SIR – I see that Rolex watches are in great demand and supply is limited.

I sold mine two years ago at a substantial profit. I now wear a battery golf watch which is more accurate, illuminates at night when I wake up, and tells me how far I am from the deep rough to the green.

Tim Oldfield
Wye, Kent

When thirst collides with the price of a pint

The Gatehouse Public House, Dereham Road, Norwich, Norfolk - The Historic England Archive
The Gatehouse Public House, Dereham Road, Norwich, Norfolk - The Historic England Archive

SIR – Beer was on offer at the Test match at Headingley for £6.10 a pint (Letters, June 29). I declined it.

Malcolm Watson
Ryde, Isle of Wight

SIR – I was charged £6.60 in Tremadog in Wales. I still haven’t got over it, and my wife is fed up with me regaling all and sundry about how outraged I was.

Kev Croot
Colchester, Essex

SIR – I recently purchased a pint of bitter in St David’s for £7.20.

Richard Leeson
Surbiton, Surrey

SIR – Passing through Hull this week I met up with an old friend and we had a pint of Ruddles Best Bitter in the Admiral of the Humber close to the railway station. It was at the amazingly low price of £1.49 a pint.

Bill Mason
Eccleston, Lancashire

Scottish Nationalist lesson from the Protocol

SIR – Nicola Sturgeon, the first minister of Scotland, has asked for a ruling from the Supreme Court on whether her Referendum Bill is within Holyrood’s powers, despite constitutional affairs being reserved to Westminster.

It is curious that the Scottish Nationalists have not made more of the enactment of the Northern Ireland Protocol.

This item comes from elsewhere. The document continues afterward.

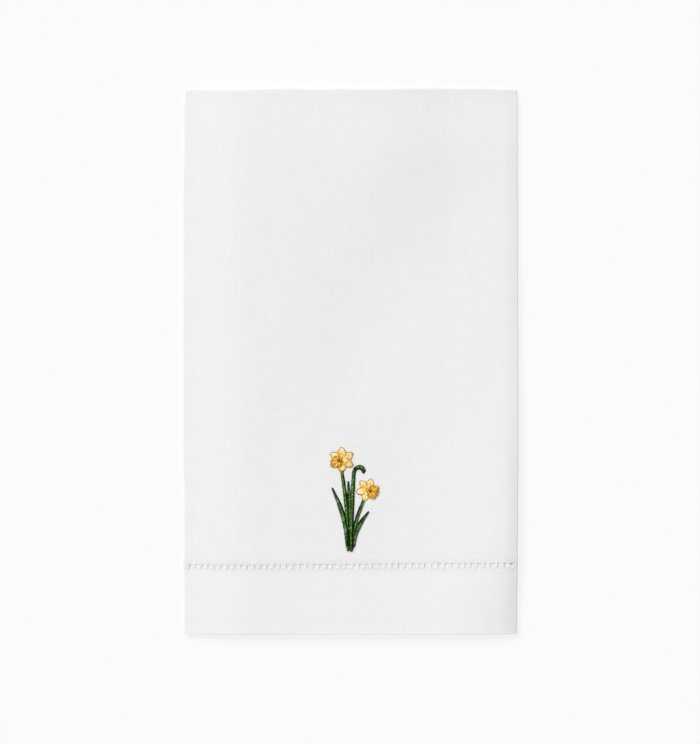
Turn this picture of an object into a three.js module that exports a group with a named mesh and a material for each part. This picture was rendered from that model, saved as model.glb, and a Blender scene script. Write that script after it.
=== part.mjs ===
// A linen guest towel with hemstitched ends. The cloth is folded in three along its
// length, sides to the back, and then in half across it, so that its middle has six
// layers. Millimetres, +Z up. It lies on z = 0 with the fold towards +Y, and the
// origin is at the bottom centre of its box.
import * as THREE from 'three';
import { mergeVertices } from 'three/addons/utils/BufferGeometryUtils.js';

const { degToRad, lerp, smoothstep } = THREE.MathUtils;

// The cloth laid flat.
const CLOTH_WIDTH = 356;
const CLOTH_LENGTH = 508;
const CLOTH_THICKNESS = 1;
const HEM_DEPTH = 31.7;
const HEM_THICKNESS = 1.15;
const LADDER_WIDTH = 2.4; // the drawn-thread row beside each hem

// The folded towel.
const FOLDED_WIDTH = 155.4;
const FOLDED_LENGTH = 253.6;
const LAYER_GAP = 0.3;
const HALVES_GAP = 0.5; // between the front half and the back half
const FIRST_FLAP_REACH = 100; // from the left fold to the first flap's free edge

// The right fold is the rounder one: the panel falls before it, and the second flap
// leaves it loosely and then drops under the first flap's edge.
const RIGHT_FALL = 0.5;
const RIGHT_FALL_WIDTH = 6;
const RIGHT_LOOSENESS = 1.45; // in layers, from the panel to the second flap
const FLAP_STEP_START = 2; // clear of the first flap's free edge
const FLAP_STEP_WIDTH = 16;

// How far the front half comes down over the thinner sides and at its loose corner.
const LEFT_DROP = { depth: 2, from: -24, to: -76 };
const RIGHT_DROP = { depth: 0.6, from: 28, to: 74 };
const CORNER_DROP = { depth: 1.1, fromX: 56, toX: 77, fromY: -100, toY: -126 };

// Soft swells (+) and hollows (-) of the front half: centre, the angle of the long
// axis from +X, half lengths along and across that axis, and rise.
const SWELLS = [
  { x: -6, y: 34, turn: 52, along: 92, across: 24, rise: -0.3 },
  { x: 46, y: -38, turn: 70, along: 60, across: 22, rise: 0.2 },
  { x: -52, y: -52, turn: 80, along: 46, across: 18, rise: 0.18 },
  { x: 10, y: -92, turn: 8, along: 60, across: 12, rise: -0.12 },
];

// How far the side folds wander out (+) and in (-) of a straight line.
const SIDE_DRIFT = [
  { y: -127, left: -0.1, right: -0.3 },
  { y: -66, left: -0.1, right: -0.05 },
  { y: -42, left: 0.3, right: 0.25 },
  { y: -10, left: 0.35, right: 0.2 },
  { y: 70, left: 0.3, right: 0 },
  { y: 108, left: -0.05, right: 0 },
  { y: 120, left: -0.1, right: 0 },
  { y: 127, left: -0.7, right: -0.4 },
];

// The same for the top fold, across the width.
const TOP_DRIFT = [
  { x: -78, out: -0.3 },
  { x: -56, out: -0.35 },
  { x: -28, out: 0.3 },
  { x: -18, out: -0.1 },
  { x: -5, out: 0.25 },
  { x: 14, out: -0.1 },
  { x: 32, out: 0.25 },
  { x: 55, out: 0.1 },
  { x: 78, out: -0.3 },
];

// Steps of the mesh in each stretch of the section and of the length.
const SPAN_STEPS = 9;
const PANEL_STEPS = 12;
const EASE_STEPS = 3;
const NOSE_STEPS = 6;
const FRONT_STEPS = 9;
const BACK_STEPS = 2;
const TOP_STEPS = 8;

const LAYER = CLOTH_THICKNESS + LAYER_GAP;
const HALF_DEPTH = 3 * CLOTH_THICKNESS + 2 * LAYER_GAP;
const STACK_HEIGHT = 2 * HALF_DEPTH + HALVES_GAP;
const TOP_Y = FOLDED_LENGTH / 2;
const FOLD_Y = TOP_Y - STACK_HEIGHT / 2;

const LINEN = new THREE.MeshStandardMaterial({
  color: 0xf3f2ef,
  roughness: 0.9,
  metalness: 0,
});

// A table's value at a place, easing from row to row.
function eased(table, key, value, place) {
  const next = table.findIndex((row) => row[key] >= place);
  if (next < 0) return table[table.length - 1][value];
  if (next === 0) return table[0][value];
  const [a, b] = [table[next - 1], table[next]];
  return lerp(a[value], b[value], smoothstep(place, a[key], b[key]));
}

// A span that eases from one level to another, level at both ends.
function easeSpan(from, to) {
  const middle = (from.x + to.x) / 2;
  return new THREE.CubicBezierCurve(
    from,
    new THREE.Vector2(middle, from.y),
    new THREE.Vector2(middle, to.y),
    to,
  );
}

// A half turn to the left (side -1) or right (side 1) edge, between two levels.
function nose(side, level, radius) {
  const edge = (side * (FOLDED_WIDTH - CLOTH_THICKNESS)) / 2;
  const centre = new THREE.Vector2(edge - side * radius, level);
  const up = Math.PI / 2;
  const [start, end] = side < 0 ? [3 * up, up] : [up, -up];
  return new THREE.ArcCurve(centre.x, centre.y, radius, start, end, true);
}

// The middle of the cloth's thickness across the towel, from the first flap's free
// edge, round the left fold, across the panel and round the right fold to the second
// flap's free edge. x is across, y is down from the panel's outer face.
function sectionCurves() {
  const panelLevel = -CLOTH_THICKNESS / 2;
  const firstLevel = panelLevel - LAYER;
  const looseLevel = panelLevel - RIGHT_LOOSENESS * LAYER;
  const secondLevel = panelLevel - 2 * LAYER;
  const fallenLevel = panelLevel - RIGHT_FALL;
  const left = nose(-1, (panelLevel + firstLevel) / 2, LAYER / 2);
  const right = nose(1, (fallenLevel + looseLevel) / 2, (fallenLevel - looseLevel) / 2);
  const firstEdge = new THREE.Vector2(FIRST_FLAP_REACH - FOLDED_WIDTH / 2, firstLevel);
  const fallStart = right.getPoint(0).setY(panelLevel);
  fallStart.x -= RIGHT_FALL_WIDTH;
  const stepEnd = new THREE.Vector2(firstEdge.x + FLAP_STEP_START, secondLevel);
  const stepStart = new THREE.Vector2(stepEnd.x + FLAP_STEP_WIDTH, looseLevel);
  const stretches = [
    { curve: new THREE.LineCurve(firstEdge, left.getPoint(0)), steps: SPAN_STEPS },
    { curve: left, steps: NOSE_STEPS },
    { curve: new THREE.LineCurve(left.getPoint(1), fallStart), steps: PANEL_STEPS },
    { curve: easeSpan(fallStart, right.getPoint(0)), steps: EASE_STEPS },
    { curve: right, steps: NOSE_STEPS },
    { curve: new THREE.LineCurve(right.getPoint(1), stepStart), steps: EASE_STEPS },
    { curve: easeSpan(stepStart, stepEnd), steps: EASE_STEPS },
  ];
  const used = stretches.reduce((sum, { curve }) => sum + curve.getLength(), 0);
  const secondEdge = new THREE.Vector2(stepEnd.x - (CLOTH_WIDTH - used), secondLevel);
  const last = new THREE.LineCurve(stepEnd, secondEdge);
  return [...stretches, { curve: last, steps: EASE_STEPS }];
}

// Stations across the cloth, each with the direction that its face side looks in.
function acrossStations() {
  const stations = [];
  for (const { curve, steps } of sectionCurves()) {
    for (let i = stations.length ? 1 : 0; i <= steps; i += 1) {
      const along = curve.getTangent(i / steps);
      const face = new THREE.Vector2(-along.y, along.x);
      stations.push({ middle: curve.getPoint(i / steps), face });
    }
  }
  return stations;
}

// Stations along the cloth, from the back half's end over the top fold to the front
// half's end. share is the part of the way up or down a half, turn the angle in the
// fold from the front.
function alongStations() {
  const outer = STACK_HEIGHT / 2 - CLOTH_THICKNESS / 2;
  const front = FOLD_Y + FOLDED_LENGTH / 2;
  const back = CLOTH_LENGTH - front - Math.PI * outer;
  const half = (name, length, steps) => {
    const ladder = LADDER_WIDTH / 2;
    const places = [0, HEM_DEPTH - ladder, HEM_DEPTH + ladder];
    const step = (length - HEM_DEPTH - ladder) / steps;
    for (let i = 1; i <= steps; i += 1) places.push(places[2] + i * step);
    return places.map((fromEnd) => ({
      half: name,
      share: fromEnd / length,
      length,
      thickness: fromEnd < HEM_DEPTH ? HEM_THICKNESS : CLOTH_THICKNESS,
    }));
  };
  const fold = Array.from({ length: TOP_STEPS - 1 }, (_, i) => ({
    half: 'top',
    turn: Math.PI * (1 - (i + 1) / TOP_STEPS),
    thickness: CLOTH_THICKNESS,
  }));
  const frontRows = half('front', front, FRONT_STEPS).reverse();
  return [...half('back', back, BACK_STEPS), ...fold, ...frontRows];
}

function drop({ depth, from, to }, place) {
  return depth * smoothstep((place - from) / (to - from), 0, 1);
}

function swell({ x, y, turn, along, across, rise }, place) {
  const away = new THREE.Vector2(place.x - x, place.y - y);
  away.rotateAround(new THREE.Vector2(), -degToRad(turn));
  return rise * Math.exp(-((away.x / along) ** 2) - (away.y / across) ** 2);
}

// The height of the front half's outer face above the surface.
function frontHeight(x, y) {
  const place = new THREE.Vector2(x, Math.min(y, FOLD_Y));
  const { depth, fromX, toX, fromY, toY } = CORNER_DROP;
  const cornerX = smoothstep((x - fromX) / (toX - fromX), 0, 1);
  const cornerY = smoothstep((place.y - fromY) / (toY - fromY), 0, 1);
  const swells = SWELLS.reduce((sum, row) => sum + swell(row, place), 0);
  const sides = drop(LEFT_DROP, x) + drop(RIGHT_DROP, x);
  return STACK_HEIGHT - sides - depth * cornerX * cornerY + swells;
}

// Where a point of the folded section lies, at a station along the cloth. Height is
// measured up from the outer face of the unhemmed panel, so inside the half it is
// negative.
function placed(x, height, station) {
  const radius = frontHeight(x, FOLD_Y) / 2;
  const foldY = TOP_Y - radius;
  if (station.half === 'top') {
    const out = radius + height;
    const y = foldY + out * Math.sin(station.turn);
    return new THREE.Vector3(x, y, radius + out * Math.cos(station.turn));
  }
  const end = FOLD_Y - station.length;
  const y = lerp(end, foldY, station.share);
  const z = station.half === 'front' ? frontHeight(x, y) + height : -height;
  return new THREE.Vector3(x, y, z);
}

// The wander of the folded towel's outline.
function drifted(point) {
  const side = point.x < 0 ? 'left' : 'right';
  const out = eased(SIDE_DRIFT, 'y', side, point.y) / (FOLDED_WIDTH / 2);
  const up = smoothstep(point.y, 0, TOP_Y) * eased(TOP_DRIFT, 'x', 'out', point.x);
  return point.set(point.x * (1 + out), point.y + up, point.z);
}

// The cloth is a thin box with a column for each station across and a row for each
// station along, and every corner of it is moved to its place in the folds.
function foldedCloth() {
  const across = acrossStations();
  const along = alongStations();
  const [columns, rows] = [across.length - 1, along.length - 1];
  const box = new THREE.BoxGeometry(1, 1, 1, columns, 1, rows);
  box.deleteAttribute('normal');
  box.deleteAttribute('uv');
  const cloth = mergeVertices(box);
  const corners = cloth.getAttribute('position');
  for (let i = 0; i < corners.count; i += 1) {
    const { middle, face } = across[Math.round((corners.getX(i) + 0.5) * columns)];
    const station = along[Math.round((corners.getZ(i) + 0.5) * rows)];
    const spare = station.thickness - CLOTH_THICKNESS;
    const lift = station.half === 'front' ? spare / 2 : -spare / 2;
    const outwards = corners.getY(i) * station.thickness;
    const height = middle.y + face.y * outwards + lift;
    const point = drifted(placed(middle.x + face.x * outwards, height, station));
    corners.setXYZ(i, point.x, point.y, point.z);
  }
  cloth.computeBoundingBox();
  const centre = cloth.boundingBox.getCenter(new THREE.Vector3());
  cloth.translate(-centre.x, -centre.y, 0);
  cloth.computeVertexNormals();
  return cloth;
}

const towel = new THREE.Mesh(foldedCloth(), LINEN);
towel.name = 'towel_cloth';

const part = new THREE.Group();
part.add(towel);

export default part;
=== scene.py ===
"""A folded linen hand towel with hemstitched ends and a stitched spray of daffodils.

The cloth lies on the folds of its solid: the sides turned to the back, then the whole
folded in half, with the fold towards +Y. Metres, +Z up. Every stitch is worked on the
flat cloth, at (across, along, lift), and then folded with it.
"""

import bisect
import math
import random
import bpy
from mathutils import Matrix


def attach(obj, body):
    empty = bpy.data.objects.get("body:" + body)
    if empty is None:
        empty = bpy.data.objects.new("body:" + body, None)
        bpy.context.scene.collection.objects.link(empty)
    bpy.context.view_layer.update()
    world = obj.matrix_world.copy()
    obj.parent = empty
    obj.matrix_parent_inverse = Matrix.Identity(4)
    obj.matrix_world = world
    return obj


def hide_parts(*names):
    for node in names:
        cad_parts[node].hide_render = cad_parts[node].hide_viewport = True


bl_info = {
    "name": "Folded Hemstitched Hand Towel",
    "version": (1, 0, 0),
    "blender": (4, 5, 0),
    "location": "View3D > Sidebar > Towel",
    "description": "Folds a linen towel, sews its hemstitch and stitches its daffodils",
    "category": "Add Mesh",
}

import bmesh
import bpy
from mathutils import Matrix, Vector, noise

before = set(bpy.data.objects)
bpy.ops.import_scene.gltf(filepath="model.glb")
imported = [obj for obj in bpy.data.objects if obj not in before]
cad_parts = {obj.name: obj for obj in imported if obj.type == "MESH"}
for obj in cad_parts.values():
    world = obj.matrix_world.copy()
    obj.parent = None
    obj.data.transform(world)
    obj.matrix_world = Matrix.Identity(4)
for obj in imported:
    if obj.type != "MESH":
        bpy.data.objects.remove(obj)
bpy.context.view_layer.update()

MM = 0.001
NODE = "towel_cloth"
BODY = "root"


def table(names, *rows):
    """Rows of values, each as a record under the names at the head of the table."""
    return tuple(dict(zip(names, row)) for row in rows)


# The cloth laid flat, and the folds of its solid.
CLOTH_WIDTH = 356 * MM
CLOTH_LENGTH = 508 * MM
FOLDED_WIDTH = 155.4 * MM
FOLDED_LENGTH = 253.6 * MM
SOLID_THICKNESS = 1 * MM
LAYER_GAP = 0.3 * MM
HALVES_GAP = 0.5 * MM
FIRST_FLAP_REACH = 100 * MM
RIGHT_FALL = 0.5 * MM
RIGHT_FALL_WIDTH = 6 * MM
RIGHT_LOOSENESS = 1.2
FLAP_STEP_START = 2 * MM
FLAP_STEP_WIDTH = 16 * MM

LAYER = SOLID_THICKNESS + LAYER_GAP
HALF_DEPTH = 3 * SOLID_THICKNESS + 2 * LAYER_GAP
STACK_HEIGHT = 2 * HALF_DEPTH + HALVES_GAP
TOP_Y = FOLDED_LENGTH / 2
FOLD_Y = TOP_Y - STACK_HEIGHT / 2
FRONT_LENGTH = FOLD_Y + FOLDED_LENGTH / 2
OVER_LENGTH = math.pi * (STACK_HEIGHT - SOLID_THICKNESS) / 2
BACK_LENGTH = CLOTH_LENGTH - FRONT_LENGTH - OVER_LENGTH

# The cloth is thinner than the layers of its solid, so it lies this much lower.
LOWERED = 0.7 * MM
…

The British Government was forced to argue in the Belfast High Court last year that, following the Withdrawal Agreement Act, Article 6 of the Act of Union 1800 no longer applied. This represented a fundamental constitutional change for Northern Ireland, which was never asked for consent, nor was it explicitly voted on in Parliament, yet the judge decided in favour of the Government.

An appeal saw the matter referred to the Supreme Court, which will consider it on November 30. It is conceivable that the Supreme Court could rule the Northern Ireland Protocol to be unlawful.

Scottish Nationalists should have been doing a jig at the ruling in Belfast’s court last year, but then perhaps they would have had to look closely at the damage the Protocol has done to Northern Ireland, not just in trade terms, and think hard about the real consequences of Scottish independence.

Anne Cattermull
London SW17

SIR – Boris Johnson should call Nicola Sturgeon’s bluff and let the whole United Kingdom vote on Scottish independence. Independence will save the cost of supporting Scotland, and the loss of Scottish MPs will probably ensure that Labour never wins again.

As a bonus, Mr Johnson will probably remain Prime Minister.